We recommend laying data conduit to locations beyond the obvious.  Every building should be connected.  It’s also wise to lay data conduit to various locations in the worship center like from the sound booth to the podium, the front, middle, and back rows, and to the sides.  Even to the middle and back areas on the platform!  A good rule of thumb is that whatever amount of conduit seems reasonable, double it!

Church teams often quickly grow beyond what anyone envisioned.  With that in mind, we recommend pulling more data cable than is currently needed.  Consider pulling at least two cable drops to every office (to different walls) as well as pulling some extra runs that just stay coiled up in the ceiling.  When they’re eventually needed, you’ll be thanked for having so much foresight!  And multiple drops in each office also gives your team an extra measure of furniture layout flexibility.

What About Wireless?
That’s a good question!  Wireless networks work well, but hard-wired networks are faster, more secure, and more stable.
Faster.  Wireless networks today have a top speed of just over 50 megabits per second (Mbps).  Wired networks today run at 1000Mbps!  With data files getting larger and larger, the difference can really be felt, and will only become more pronounced in the future.
Secure.  Wireless networks are open and available to all who have wireless devices, whereas wired networks require a physical connection to gain access.  Wireless networks can be easily secured, but many either forget to do so or may get hacked.  Remember, churches have a lot of sensitive data that we don’t want unauthorized people to access.
Stable.  Wireless networks are subject to interference that can slow the system down.  Technically, wired networks are susceptible to this too, but to a much smaller degree and which can be controlled.

What Kind Of Cable?
There are two general categories of cable in use today: copper and glass, or fiber.  For longer runs (over 100 meters) and for those through lots of electromagnetic interference fields, fiber is best.  Otherwise, category 5e or 6 (copper wire) is good, can transmit 1000Mbps, and is less expensive and easier to work with.

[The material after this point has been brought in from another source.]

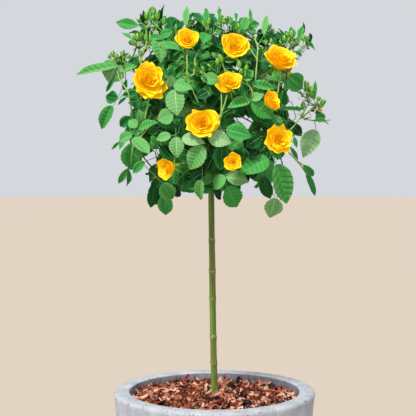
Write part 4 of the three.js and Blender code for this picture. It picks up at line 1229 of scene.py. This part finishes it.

We feel very comfortable when our clients say they’d like to pull their own cable to save money.  We only request two things:

  1. Cable that is properly spec’d.  Today that means Cat5e or Cat6 cable.  This is necessary to move data over a fast network well.
  2. The cable must be certified with an appropriate testing device, such as a PentaScanner.  These devices do more than just “tone” a line to make sure it’s not broken, they test its engineering specs to ensure it is properly routed, within distance specs, etc.  This kind of testing usually costs less than $1000, and is worth it.  It removes the possibility that network issues are being caused by the most basic component of the network:  the cable.

All cables should terminate in a somewhat secured area at a patch panel.  The patch panel port numbers should be written on the port switch plates throughout the campus, and also recorded on a wiring diagram.

Is That All?
Well, there is one more issue that’s worth mentioning and is part of the infrastructure discussion.  There are two things you need to know about hubs and switches:

  1. Switches, though they cost a little more, are better than hubs because they minimize network traffic.  It’s like the difference between regular telephone lines and the old party lines that put a bunch of houses all on one line.  When one house monopolized the line, no one else could use it!
  2. The only switches worth considering today are auto-sensing on all ports.  That means that any device connected to it can communicate at whatever its speed capability is.  So older print servers can communicate at 10Mbps, older computers can communicate at 100Mbps, and newer computers and servers can communicate at 1000Mbps.  This will help you migrate towards faster communicating systems gracefully rather than forcing the issue and requiring the use of funds that are better spent elsewhere.
  3. If you can buy it in a store, you probably don’t want it.  The hubs and switches carried on the shelves of most stores are not engineered for corporate networks.  It’s best to ask your cabling or network vendor for these specs.

Network cable can cause myriad headaches and sleepless nights, or it can seem to not even exist because it’s completely trouble free.  If I get to vote, I choose trouble free every time!  It doesn’t cost much more, and its benefits are almost priceless.